## Begin STORED DATA

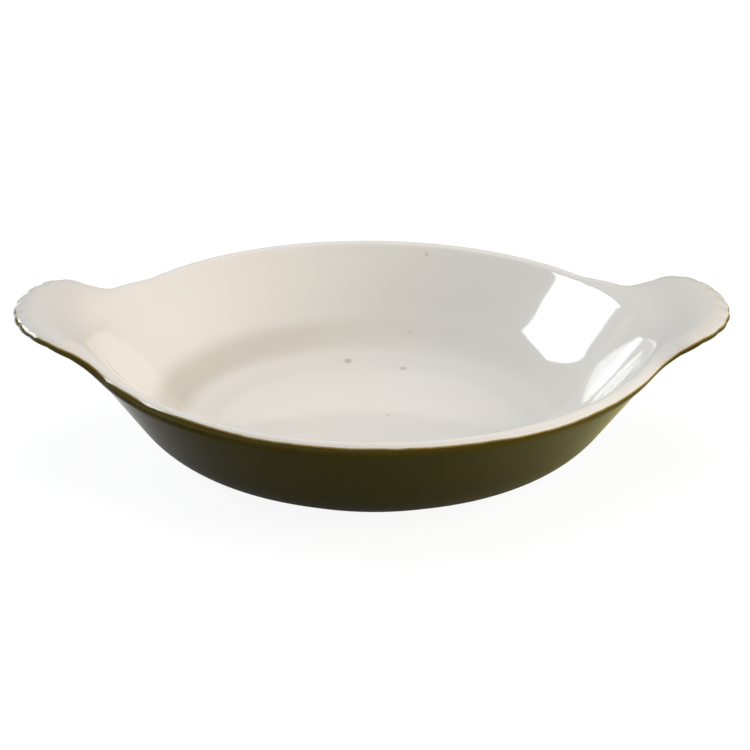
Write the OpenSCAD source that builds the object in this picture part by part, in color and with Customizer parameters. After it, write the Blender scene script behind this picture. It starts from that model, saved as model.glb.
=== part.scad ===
// Shirred egg dish: a round, shallow baking dish made in one piece of thick
// glazed stoneware, with a flared wall, a full round lip, a low foot ring and
// two scalloped shell handles that carry the wall outward and curl it level.
// The origin is the middle of the foot, on the table, and +Z is up.
// The handles lie along X.

/* [Bowl] */
// Outside diameter of the round rim, without the handles
rim_d = 160; // [130:1:200]
// Height of the top of the rim above the table
rim_h = 34; // [28:0.5:42]
// Thickness of the flared wall, which the lip closes with a full round
wall_t = 4.6; // [3.8:0.1:6]
// Slope of the flared wall above the horizontal, in degrees
wall_slope = 53.2; // [48:0.1:62]
// Outside radius of the belly, between the wall and the base
belly_r = 30.5; // [24:0.5:36]
// Inside radius of the cove, between the wall and the floor
cove_r = 32; // [22:1:36]
// Height of the inside floor above the table
floor_h = 5.8; // [5:0.1:8]

/* [Foot] */
// Outside diameter of the foot ring
foot_d = 94; // [80:1:104]
// Width of the foot ring
foot_w = 5; // [3:0.5:8]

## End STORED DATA

→ WHAT IS REQUIRED: Return nothing but the lines from the start of the listing above through the line containing "floor_h = 5.8; // [5:0.1:8]", exactly as given.

→ CORRECT ANSWER:
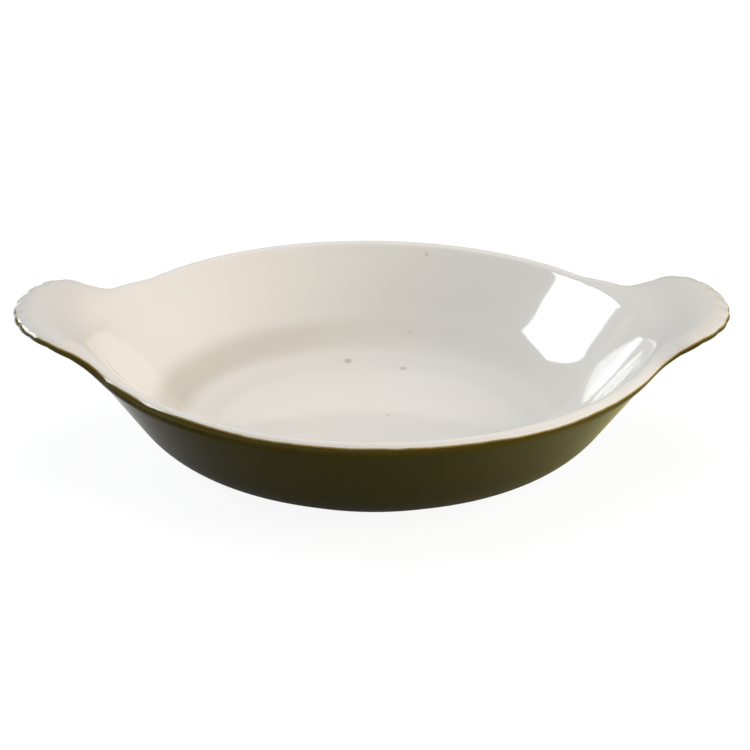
Write the OpenSCAD source that builds the object in this picture part by part, in color and with Customizer parameters. After it, write the Blender scene script behind this picture. It starts from that model, saved as model.glb.
=== part.scad ===
// Shirred egg dish: a round, shallow baking dish made in one piece of thick
// glazed stoneware, with a flared wall, a full round lip, a low foot ring and
// two scalloped shell handles that carry the wall outward and curl it level.
// The origin is the middle of the foot, on the table, and +Z is up.
// The handles lie along X.

/* [Bowl] */
// Outside diameter of the round rim, without the handles
rim_d = 160; // [130:1:200]
// Height of the top of the rim above the table
rim_h = 34; // [28:0.5:42]
// Thickness of the flared wall, which the lip closes with a full round
wall_t = 4.6; // [3.8:0.1:6]
// Slope of the flared wall above the horizontal, in degrees
wall_slope = 53.2; // [48:0.1:62]
// Outside radius of the belly, between the wall and the base
belly_r = 30.5; // [24:0.5:36]
// Inside radius of the cove, between the wall and the floor
cove_r = 32; // [22:1:36]
// Height of the inside floor above the table
floor_h = 5.8; // [5:0.1:8]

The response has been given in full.